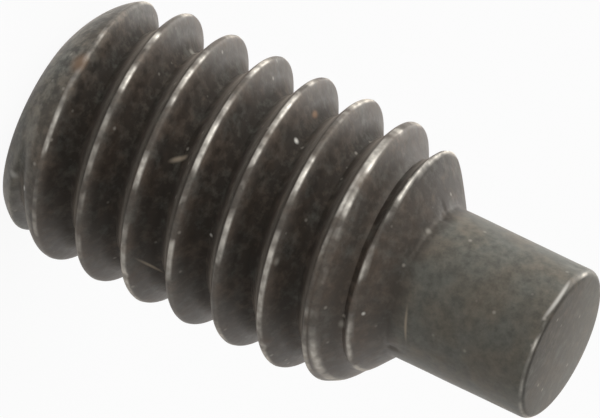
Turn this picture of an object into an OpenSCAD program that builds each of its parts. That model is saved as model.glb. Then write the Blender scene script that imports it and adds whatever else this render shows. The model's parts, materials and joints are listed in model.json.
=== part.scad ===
// Headless set screw with a hexagon socket and a long dog point, M2.5 x 0.45 x 5, in millimetres.
// It stands on its socket end: the origin is the centre of that face and +Z runs to the dog tip.

/* [Shank] */
// Length from the socket face to the dog tip
screw_l = 5; // [4:0.5:12]
// Diameter over the thread crests
thread_d = 2.41; // [2.2:0.01:3]
// Diameter of the flat face around the socket
end_face_d = 1.76; // [1.64:0.02:2.2]
// Angle of the lead-in chamfer, from the screw's axis
end_chamfer_angle = 60; // [40:5:65]
// Radius that blends the lead-in chamfer into the shank
end_round = 0.66; // [0.1:0.02:1.2]

/* [Thread] */
// Distance from one crest to the next
pitch = 0.45; // [0.25:0.05:0.6]
// Angle between the two flanks of the groove
flank_angle = 60; // [50:1:70]
// Angle round the screw that sets where its crests lie
thread_start_angle = 327; // [0:1:359]
// Height at which the groove begins to bite into the chamfer
groove_start = 0.09; // [0:0.01:0.3]
// Part of a turn over which the groove reaches its full depth
run_in = 0.47; // [0.2:0.01:1.2]
// Flat steps that make one turn of the groove
steps_per_turn = 40; // [24:4:48]

/* [Dog point] */
// Diameter of the plain dog point
dog_d = 1.39; // [1:0.01:1.7]
// Length of the dog point, from the shoulder to the tip
dog_l = 1.35; // [0.6:0.05:2]
// Angle of the shoulder cone between thread and dog, from the screw's axis
shoulder_angle = 49; // [30:1:60]
// Radius that blends the shank into the shoulder cone
shoulder_round = 0.47; // [0.1:0.01:0.75]
// Radius of the fillet where the dog meets the shoulder
neck_fillet = 0.07; // [0.02:0.01:0.12]
// Radius of the rounded rim of the tip
tip_round = 0.1; // [0.04:0.01:0.25]

/* [Hexagon socket] */
// Width across the flats of the key
socket_af = 1.3; // [0.9:0.05:1.35]
// Depth of the six-sided part
socket_depth = 1.8; // [0.8:0.1:2.2]
// Diameter of the countersink at the mouth
socket_mouth_d = 1.6; // [1.54:0.02:1.74]
// Full angle of the countersink
socket_mouth_angle = 90; // [60:10:120]
// Diameter of the hole drilled before the hexagon is pressed
socket_drill_d = 1.27; // [0.8:0.01:1.3]
// Full angle of the drill's point at the bottom
drill_point_angle = 118; // [90:2:140]

/* [Hidden] */

// How far a cut runs past the face that it opens
over = 0.1;
// Straight steps in each rounded corner of an outline
arc_steps = 4;
facets = 64;

thread_r = thread_d / 2;
dog_r = dog_d / 2;
end_face_r = end_face_d / 2;
shoulder_z = screw_l - dog_l;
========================
### Work required
Without changing a word, restate the whole listing.

### Complete output
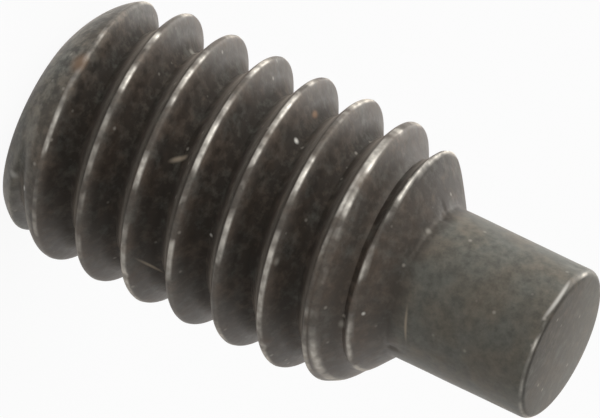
Turn this picture of an object into an OpenSCAD program that builds each of its parts. That model is saved as model.glb. Then write the Blender scene script that imports it and adds whatever else this render shows. The model's parts, materials and joints are listed in model.json.
=== part.scad ===
// Headless set screw with a hexagon socket and a long dog point, M2.5 x 0.45 x 5, in millimetres.
// It stands on its socket end: the origin is the centre of that face and +Z runs to the dog tip.

/* [Shank] */
// Length from the socket face to the dog tip
screw_l = 5; // [4:0.5:12]
// Diameter over the thread crests
thread_d = 2.41; // [2.2:0.01:3]
// Diameter of the flat face around the socket
end_face_d = 1.76; // [1.64:0.02:2.2]
// Angle of the lead-in chamfer, from the screw's axis
end_chamfer_angle = 60; // [40:5:65]
// Radius that blends the lead-in chamfer into the shank
end_round = 0.66; // [0.1:0.02:1.2]

/* [Thread] */
// Distance from one crest to the next
pitch = 0.45; // [0.25:0.05:0.6]
// Angle between the two flanks of the groove
flank_angle = 60; // [50:1:70]
// Angle round the screw that sets where its crests lie
thread_start_angle = 327; // [0:1:359]
// Height at which the groove begins to bite into the chamfer
groove_start = 0.09; // [0:0.01:0.3]
// Part of a turn over which the groove reaches its full depth
run_in = 0.47; // [0.2:0.01:1.2]
// Flat steps that make one turn of the groove
steps_per_turn = 40; // [24:4:48]

/* [Dog point] */
// Diameter of the plain dog point
dog_d = 1.39; // [1:0.01:1.7]
// Length of the dog point, from the shoulder to the tip
dog_l = 1.35; // [0.6:0.05:2]
// Angle of the shoulder cone between thread and dog, from the screw's axis
shoulder_angle = 49; // [30:1:60]
// Radius that blends the shank into the shoulder cone
shoulder_round = 0.47; // [0.1:0.01:0.75]
// Radius of the fillet where the dog meets the shoulder
neck_fillet = 0.07; // [0.02:0.01:0.12]
// Radius of the rounded rim of the tip
tip_round = 0.1; // [0.04:0.01:0.25]

/* [Hexagon socket] */
// Width across the flats of the key
socket_af = 1.3; // [0.9:0.05:1.35]
// Depth of the six-sided part
socket_depth = 1.8; // [0.8:0.1:2.2]
// Diameter of the countersink at the mouth
socket_mouth_d = 1.6; // [1.54:0.02:1.74]
// Full angle of the countersink
socket_mouth_angle = 90; // [60:10:120]
// Diameter of the hole drilled before the hexagon is pressed
socket_drill_d = 1.27; // [0.8:0.01:1.3]
// Full angle of the drill's point at the bottom
drill_point_angle = 118; // [90:2:140]

/* [Hidden] */

// How far a cut runs past the face that it opens
over = 0.1;
// Straight steps in each rounded corner of an outline
arc_steps = 4;
facets = 64;

thread_r = thread_d / 2;
dog_r = dog_d / 2;
end_face_r = end_face_d / 2;
shoulder_z = screw_l - dog_l;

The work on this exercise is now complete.